As we walked I began to notice other stuff: a little tree bravely flaunting its still-glowing leaves. Ornamental grasses waving feathered heads alongside a busy street. A Tenacious D(aisy), smiling and sunny, next to someone's front steps.
That sly Mother Nature even hung some jewels on a dogwood tree for me. A girl's best friend!
The best part was encountering a dear friend from Little Compton in the 1980s. From the fog on Morris Avenue emerged Beverly Edwards, who had been minister of the Congregational Church I attended on the town Commons - a feminist and spiritual mentor, an inspiration, a lovely person who wrote honest, breathtaking sermons that echoed in my head for days after each Sunday service. Retired now and living in Providence, she exudes youth and kindness.

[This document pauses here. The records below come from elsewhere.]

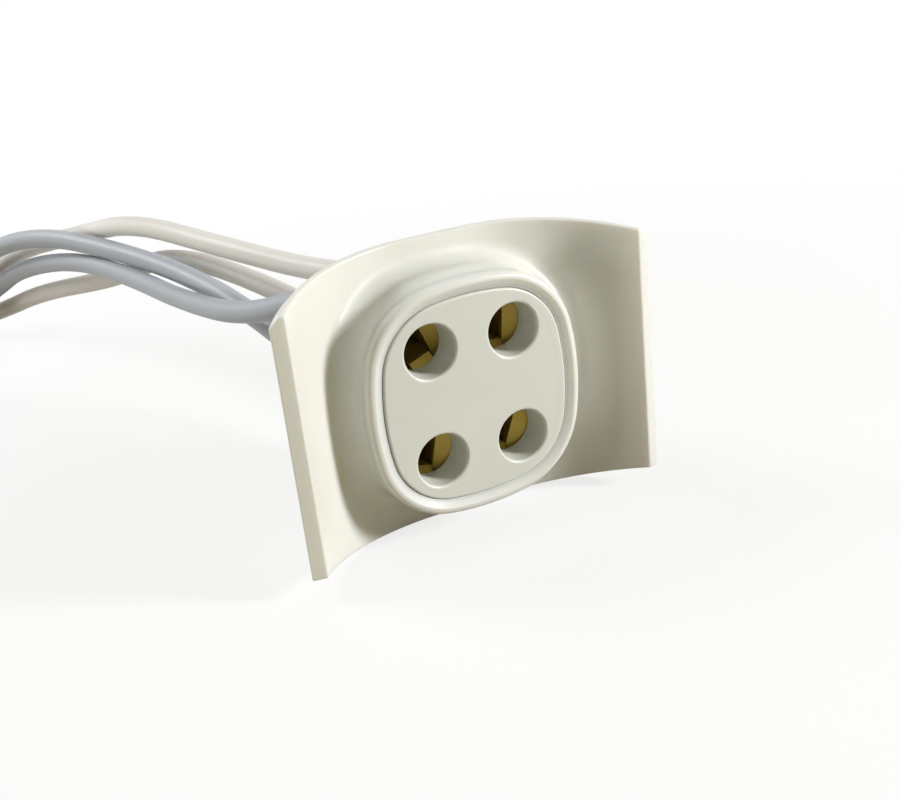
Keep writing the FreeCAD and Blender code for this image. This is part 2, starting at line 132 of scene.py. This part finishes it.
# Name, pin column and row, then outer or inner in the bundle, its layer, and its length
LEADS = (
    ("grey_upper", -1, 1, -1, 0, 0.204),
    ("white_upper", 1, 1, 1, 1, 0.230),
    ("grey_lower", -1, -1, -1, 1, 0.205),
    ("white_lower", 1, -1, 1, 0, 0.230),
)
ROUTES = {
    "grey_upper": (
        (-0.0074, 0.0280, 0.0009), (-0.0098, 0.0395, 0.0002), (-0.0122, 0.0510, 0.0009),
        (-0.0156, 0.0620, 0.0014), (-0.0204, 0.0730, -0.0006), (-0.0233, 0.0809, -0.0044),
        (-0.0289, 0.0853, -0.0080),
    ),
    "grey_lower": (
        (-0.0050, 0.0303, -0.0010), (-0.0076, 0.0420, 0.0014), (-0.0122, 0.0540, 0.0030),
        (-0.0182, 0.0660, 0.0040), (-0.0232, 0.0750, 0.0018), (-0.0243, 0.0810, -0.0020),
        (-0.0289, 0.0855, -0.0054),
    ),
    "white_upper": (
        (-0.0009, 0.0275, 0.0036), (-0.0062, 0.0375, 0.0052), (-0.0108, 0.0515, 0.0062),
        (-0.0140, 0.0665, 0.0031), (-0.0198, 0.0790, 0.0002), (-0.0231, 0.0852, -0.0036),
        (-0.0293, 0.0886, -0.0066),
    ),
    "white_lower": (
        (-0.0017, 0.0340, 0.0005), (-0.0079, 0.0495, 0.0029), (-0.0122, 0.0605, -0.0012),
        (-0.0186, 0.0735, -0.0040), (-0.0226, 0.0832, -0.0075), (-0.0293, 0.0879, -0.0095),
    ),
}


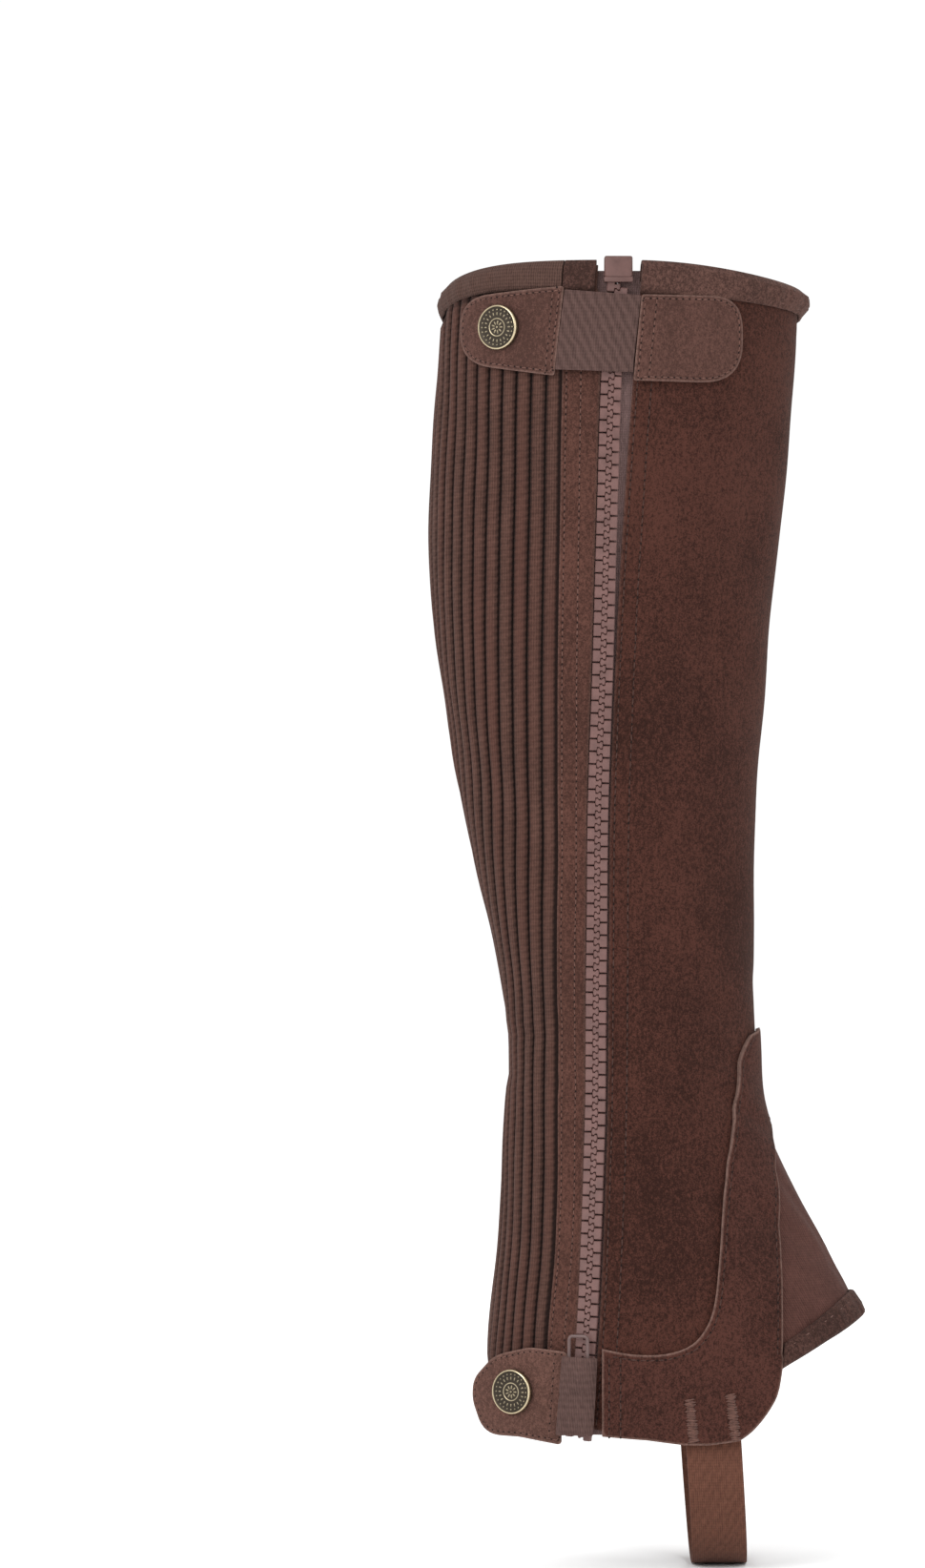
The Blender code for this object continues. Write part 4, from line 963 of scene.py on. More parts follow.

Did I say the day was devoid of joy? Well, I found joy, and she was wearing a purple sweatshirt.
Back at the ranch, I realized I'd even received roses for my birthday - right in our own front yard.
No woman's birthday would be complete without chocolate. Mine was a bag of Lindt peanut butter balls from Kevin, who also made me a card.
In case it's hard to make out, here's a detail - Kevin's rendering of yours truly wearing a Star Wars t-shirt. This broad is way sassier than the crone who looked back at me from the mirror this morning. Yay!
I'd enjoyed a special birthday entertainment earlier in the week: this concert, which Andrés and I rode the commuter train to Boston to see Monday night. Yep, my favorite band.
(Photos by Andrés from our vantage point in front of the stage.)
Yesterday I'd gotten some amazing smiles from Caroline the wonder-grandchild, who will turn one year old shortly and who loves to read. That's our girl!
Tonight, Michael brought home dinner from Whole Foods and this lemon mousse cake from Pastiche, our family's official Best Bakery in the World.
The icing: These smiles from Melinda and Kevin. I marvel that our kids seem to enjoy being with their ol' mom. How did I get so lucky?
So: bad weather? Ice and snow? Bleak black trees? Bring it on! I'm 55 and glad to be alive, eye-bags and all.
4 Comments:
Happy birthday, Anne! I've got Ewan on the TV right now, slicing up droids for you.
By BrideOfPorkins, at Fri Nov 17, 02:26:00 AM EST
Here's an observation for you: That crimson glory tree? The one you have before and after photos of? Take a closer look. Once that gorgeous tree dropped all of her colorful garb, it was easier to tell that she's reaching for the heavens.
Maybe we 50-plus women, who have exchanged trendy for comfy, who have finally accepted that we no longer have 25-year-old figures, are just like that tree in the "after" photo.
By Queen of She, at Sun Nov 19, 09:59:00 AM EST
... and HAPPY birthday! :-)
By Queen of She, at Sun Nov 19, 10:00:00 AM EST
Happy birthday! I'll be joining you in 55-dom come January.